Written task:
What is wanted is an exact restatement of the lines from the one with "2), round(box.ZMax, 2))" through the one with "bpy.data.objects.remove(obj)", both included, and of no other lines.

Data shown:
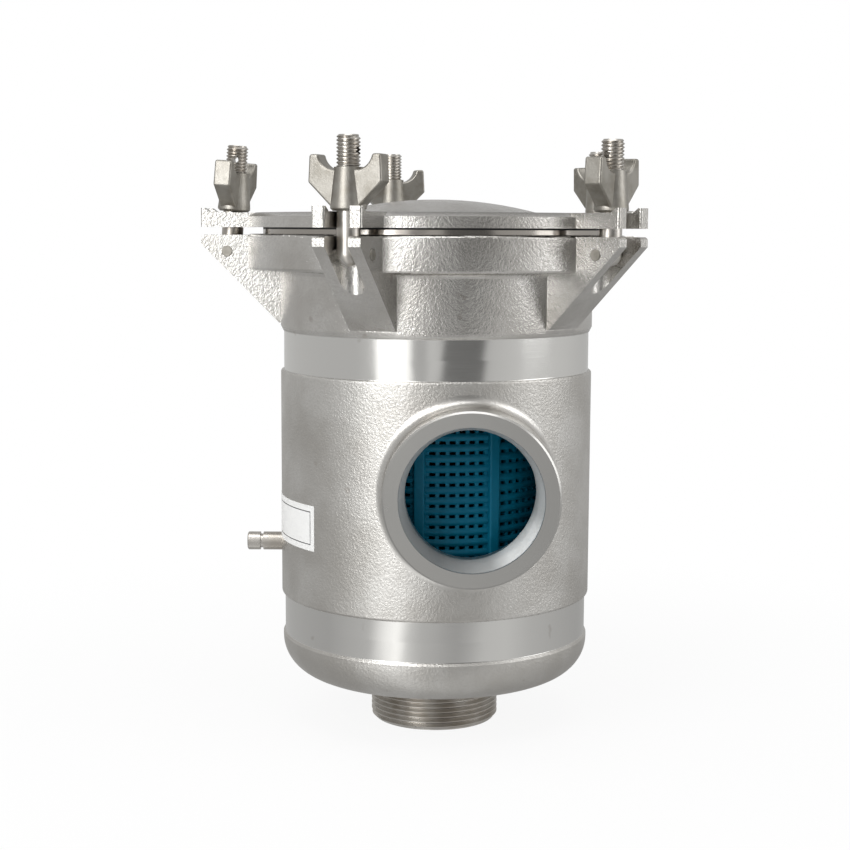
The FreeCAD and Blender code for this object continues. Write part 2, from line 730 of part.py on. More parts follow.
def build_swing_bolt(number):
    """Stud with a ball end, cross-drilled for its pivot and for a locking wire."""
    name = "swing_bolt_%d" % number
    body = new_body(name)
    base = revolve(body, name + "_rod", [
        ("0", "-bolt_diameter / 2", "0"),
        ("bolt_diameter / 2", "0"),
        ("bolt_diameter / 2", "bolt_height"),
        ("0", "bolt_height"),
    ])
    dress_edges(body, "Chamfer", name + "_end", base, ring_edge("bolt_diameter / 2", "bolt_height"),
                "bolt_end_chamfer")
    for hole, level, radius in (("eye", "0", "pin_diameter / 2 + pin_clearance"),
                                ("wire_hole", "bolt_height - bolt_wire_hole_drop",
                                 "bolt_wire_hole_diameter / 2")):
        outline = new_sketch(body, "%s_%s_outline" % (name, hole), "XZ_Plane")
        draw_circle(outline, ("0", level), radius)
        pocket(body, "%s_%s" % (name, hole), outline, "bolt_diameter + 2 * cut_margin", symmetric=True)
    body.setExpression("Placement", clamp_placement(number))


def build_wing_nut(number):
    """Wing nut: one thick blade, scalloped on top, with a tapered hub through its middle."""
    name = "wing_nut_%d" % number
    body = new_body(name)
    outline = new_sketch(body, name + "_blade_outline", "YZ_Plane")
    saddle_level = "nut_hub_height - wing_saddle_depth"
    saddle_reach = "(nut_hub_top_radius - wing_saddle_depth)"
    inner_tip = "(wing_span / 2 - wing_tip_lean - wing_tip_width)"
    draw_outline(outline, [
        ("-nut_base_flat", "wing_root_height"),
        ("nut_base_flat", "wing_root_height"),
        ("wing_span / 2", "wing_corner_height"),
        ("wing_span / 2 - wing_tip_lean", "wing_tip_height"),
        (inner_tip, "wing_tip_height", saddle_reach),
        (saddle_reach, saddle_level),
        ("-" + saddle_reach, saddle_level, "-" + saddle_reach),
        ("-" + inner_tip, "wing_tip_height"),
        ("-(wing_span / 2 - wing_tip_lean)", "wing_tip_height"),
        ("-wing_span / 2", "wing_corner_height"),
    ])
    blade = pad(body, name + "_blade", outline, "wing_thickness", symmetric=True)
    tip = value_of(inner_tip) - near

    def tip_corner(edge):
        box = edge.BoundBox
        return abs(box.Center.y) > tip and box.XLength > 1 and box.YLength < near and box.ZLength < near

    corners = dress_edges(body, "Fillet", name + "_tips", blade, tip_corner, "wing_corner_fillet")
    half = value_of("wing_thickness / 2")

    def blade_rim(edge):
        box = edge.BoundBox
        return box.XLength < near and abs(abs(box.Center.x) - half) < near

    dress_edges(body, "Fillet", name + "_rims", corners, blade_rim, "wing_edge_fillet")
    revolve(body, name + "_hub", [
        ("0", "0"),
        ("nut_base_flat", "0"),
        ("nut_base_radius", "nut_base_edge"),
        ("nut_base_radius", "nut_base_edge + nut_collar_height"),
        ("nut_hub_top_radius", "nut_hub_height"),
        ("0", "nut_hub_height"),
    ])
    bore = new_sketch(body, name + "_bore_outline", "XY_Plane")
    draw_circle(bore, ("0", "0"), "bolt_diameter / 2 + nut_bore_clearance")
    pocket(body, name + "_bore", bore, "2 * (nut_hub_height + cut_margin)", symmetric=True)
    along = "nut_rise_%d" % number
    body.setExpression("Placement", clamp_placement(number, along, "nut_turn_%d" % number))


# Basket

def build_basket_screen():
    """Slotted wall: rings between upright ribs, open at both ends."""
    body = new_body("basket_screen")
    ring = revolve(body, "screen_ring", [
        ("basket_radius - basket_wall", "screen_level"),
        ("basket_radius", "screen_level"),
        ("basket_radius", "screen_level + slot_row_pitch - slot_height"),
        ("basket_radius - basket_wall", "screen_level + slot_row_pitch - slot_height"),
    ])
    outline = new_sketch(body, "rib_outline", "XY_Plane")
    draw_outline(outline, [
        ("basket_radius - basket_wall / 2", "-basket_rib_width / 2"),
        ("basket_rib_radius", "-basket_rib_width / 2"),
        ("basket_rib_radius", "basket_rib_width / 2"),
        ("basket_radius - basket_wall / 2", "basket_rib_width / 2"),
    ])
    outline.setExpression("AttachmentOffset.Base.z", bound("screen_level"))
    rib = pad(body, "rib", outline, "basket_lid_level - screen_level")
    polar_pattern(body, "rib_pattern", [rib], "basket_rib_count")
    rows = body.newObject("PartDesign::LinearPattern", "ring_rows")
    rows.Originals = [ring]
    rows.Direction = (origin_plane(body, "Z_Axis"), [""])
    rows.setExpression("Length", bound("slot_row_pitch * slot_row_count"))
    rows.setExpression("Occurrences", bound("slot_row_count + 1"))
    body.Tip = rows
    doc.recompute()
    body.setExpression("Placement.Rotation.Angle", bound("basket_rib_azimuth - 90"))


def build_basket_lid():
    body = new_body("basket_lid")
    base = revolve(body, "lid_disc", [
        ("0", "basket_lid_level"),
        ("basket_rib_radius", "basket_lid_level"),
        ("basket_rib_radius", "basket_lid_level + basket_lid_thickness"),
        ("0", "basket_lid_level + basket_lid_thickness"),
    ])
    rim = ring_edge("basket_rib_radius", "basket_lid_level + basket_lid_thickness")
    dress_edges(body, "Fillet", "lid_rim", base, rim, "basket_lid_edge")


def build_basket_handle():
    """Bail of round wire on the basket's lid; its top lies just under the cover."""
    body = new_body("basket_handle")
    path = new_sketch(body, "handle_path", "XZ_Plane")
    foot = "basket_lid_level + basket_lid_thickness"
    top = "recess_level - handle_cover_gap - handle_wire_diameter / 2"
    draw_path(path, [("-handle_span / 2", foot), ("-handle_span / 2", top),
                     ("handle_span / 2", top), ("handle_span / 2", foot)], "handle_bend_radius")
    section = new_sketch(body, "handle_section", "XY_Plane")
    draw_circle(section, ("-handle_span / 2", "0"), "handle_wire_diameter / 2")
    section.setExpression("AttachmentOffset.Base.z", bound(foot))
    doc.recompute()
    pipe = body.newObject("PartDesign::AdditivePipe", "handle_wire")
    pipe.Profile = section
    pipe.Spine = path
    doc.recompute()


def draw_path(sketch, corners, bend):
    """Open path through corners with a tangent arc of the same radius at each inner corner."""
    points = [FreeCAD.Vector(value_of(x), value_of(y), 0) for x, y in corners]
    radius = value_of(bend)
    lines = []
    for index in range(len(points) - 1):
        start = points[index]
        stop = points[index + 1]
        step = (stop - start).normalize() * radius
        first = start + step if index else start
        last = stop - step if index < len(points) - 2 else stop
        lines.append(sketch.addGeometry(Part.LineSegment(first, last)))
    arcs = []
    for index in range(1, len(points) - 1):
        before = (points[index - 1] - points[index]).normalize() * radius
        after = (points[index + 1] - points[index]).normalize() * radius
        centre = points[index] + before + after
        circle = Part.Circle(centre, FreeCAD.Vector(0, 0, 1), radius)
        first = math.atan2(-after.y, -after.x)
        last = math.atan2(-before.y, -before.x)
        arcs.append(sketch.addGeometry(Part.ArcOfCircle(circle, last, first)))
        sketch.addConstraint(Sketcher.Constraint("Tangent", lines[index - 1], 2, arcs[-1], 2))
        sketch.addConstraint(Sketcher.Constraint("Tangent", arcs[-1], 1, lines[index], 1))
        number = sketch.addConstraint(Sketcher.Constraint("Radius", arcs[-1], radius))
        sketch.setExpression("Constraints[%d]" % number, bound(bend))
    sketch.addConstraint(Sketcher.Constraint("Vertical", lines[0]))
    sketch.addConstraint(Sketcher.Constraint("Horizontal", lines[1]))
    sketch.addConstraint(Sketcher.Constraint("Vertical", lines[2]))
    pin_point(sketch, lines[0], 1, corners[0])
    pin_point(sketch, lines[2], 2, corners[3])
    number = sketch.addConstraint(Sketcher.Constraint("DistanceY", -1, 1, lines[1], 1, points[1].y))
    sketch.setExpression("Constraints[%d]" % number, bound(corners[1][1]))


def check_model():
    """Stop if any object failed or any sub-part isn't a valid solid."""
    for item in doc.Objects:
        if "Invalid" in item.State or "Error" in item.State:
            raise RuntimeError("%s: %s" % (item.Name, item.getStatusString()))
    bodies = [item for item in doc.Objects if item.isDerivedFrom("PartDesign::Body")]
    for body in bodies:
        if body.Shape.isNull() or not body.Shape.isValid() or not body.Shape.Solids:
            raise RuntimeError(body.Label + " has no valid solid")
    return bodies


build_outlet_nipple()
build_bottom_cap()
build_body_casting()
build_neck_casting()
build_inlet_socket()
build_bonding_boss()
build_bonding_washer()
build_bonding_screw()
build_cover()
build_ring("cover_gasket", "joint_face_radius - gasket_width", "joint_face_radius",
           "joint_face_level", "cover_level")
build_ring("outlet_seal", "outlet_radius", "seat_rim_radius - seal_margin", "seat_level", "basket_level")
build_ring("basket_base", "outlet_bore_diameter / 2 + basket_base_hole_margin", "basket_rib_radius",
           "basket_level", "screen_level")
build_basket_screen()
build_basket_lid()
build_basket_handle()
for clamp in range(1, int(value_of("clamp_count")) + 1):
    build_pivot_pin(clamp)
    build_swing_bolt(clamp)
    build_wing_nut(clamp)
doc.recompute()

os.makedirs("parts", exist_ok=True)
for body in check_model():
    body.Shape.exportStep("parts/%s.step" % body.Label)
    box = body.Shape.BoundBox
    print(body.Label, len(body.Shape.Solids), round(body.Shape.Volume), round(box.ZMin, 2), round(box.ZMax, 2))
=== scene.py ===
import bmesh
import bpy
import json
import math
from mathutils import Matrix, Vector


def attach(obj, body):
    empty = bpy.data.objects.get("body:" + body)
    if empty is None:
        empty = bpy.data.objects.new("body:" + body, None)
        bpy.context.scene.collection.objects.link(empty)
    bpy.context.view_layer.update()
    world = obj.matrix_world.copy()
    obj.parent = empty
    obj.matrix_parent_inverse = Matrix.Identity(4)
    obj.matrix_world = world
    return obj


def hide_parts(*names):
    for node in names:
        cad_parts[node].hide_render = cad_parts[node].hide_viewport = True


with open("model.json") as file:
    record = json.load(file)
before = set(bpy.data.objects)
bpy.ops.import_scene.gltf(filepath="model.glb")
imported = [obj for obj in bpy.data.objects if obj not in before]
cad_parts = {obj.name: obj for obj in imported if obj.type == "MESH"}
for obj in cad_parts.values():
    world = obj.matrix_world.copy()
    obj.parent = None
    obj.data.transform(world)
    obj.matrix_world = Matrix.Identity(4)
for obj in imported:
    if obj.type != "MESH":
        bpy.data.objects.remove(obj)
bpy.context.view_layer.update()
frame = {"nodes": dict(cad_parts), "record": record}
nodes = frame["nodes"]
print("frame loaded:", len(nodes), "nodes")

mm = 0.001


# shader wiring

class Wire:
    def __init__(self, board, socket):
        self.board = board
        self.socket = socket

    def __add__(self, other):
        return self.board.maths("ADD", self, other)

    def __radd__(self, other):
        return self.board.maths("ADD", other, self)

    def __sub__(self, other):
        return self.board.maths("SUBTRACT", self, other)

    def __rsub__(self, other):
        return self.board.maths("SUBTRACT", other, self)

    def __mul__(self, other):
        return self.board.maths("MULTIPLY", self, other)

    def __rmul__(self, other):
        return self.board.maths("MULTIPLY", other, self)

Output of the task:
    print(body.Label, len(body.Shape.Solids), round(body.Shape.Volume), round(box.ZMin, 2), round(box.ZMax, 2))
=== scene.py ===
import bmesh
import bpy
import json
import math
from mathutils import Matrix, Vector


def attach(obj, body):
    empty = bpy.data.objects.get("body:" + body)
    if empty is None:
        empty = bpy.data.objects.new("body:" + body, None)
        bpy.context.scene.collection.objects.link(empty)
    bpy.context.view_layer.update()
    world = obj.matrix_world.copy()
    obj.parent = empty
    obj.matrix_parent_inverse = Matrix.Identity(4)
    obj.matrix_world = world
    return obj


def hide_parts(*names):
    for node in names:
        cad_parts[node].hide_render = cad_parts[node].hide_viewport = True


with open("model.json") as file:
    record = json.load(file)
before = set(bpy.data.objects)
bpy.ops.import_scene.gltf(filepath="model.glb")
imported = [obj for obj in bpy.data.objects if obj not in before]
cad_parts = {obj.name: obj for obj in imported if obj.type == "MESH"}
for obj in cad_parts.values():
    world = obj.matrix_world.copy()
    obj.parent = None
    obj.data.transform(world)
    obj.matrix_world = Matrix.Identity(4)
for obj in imported:
    if obj.type != "MESH":
        bpy.data.objects.remove(obj)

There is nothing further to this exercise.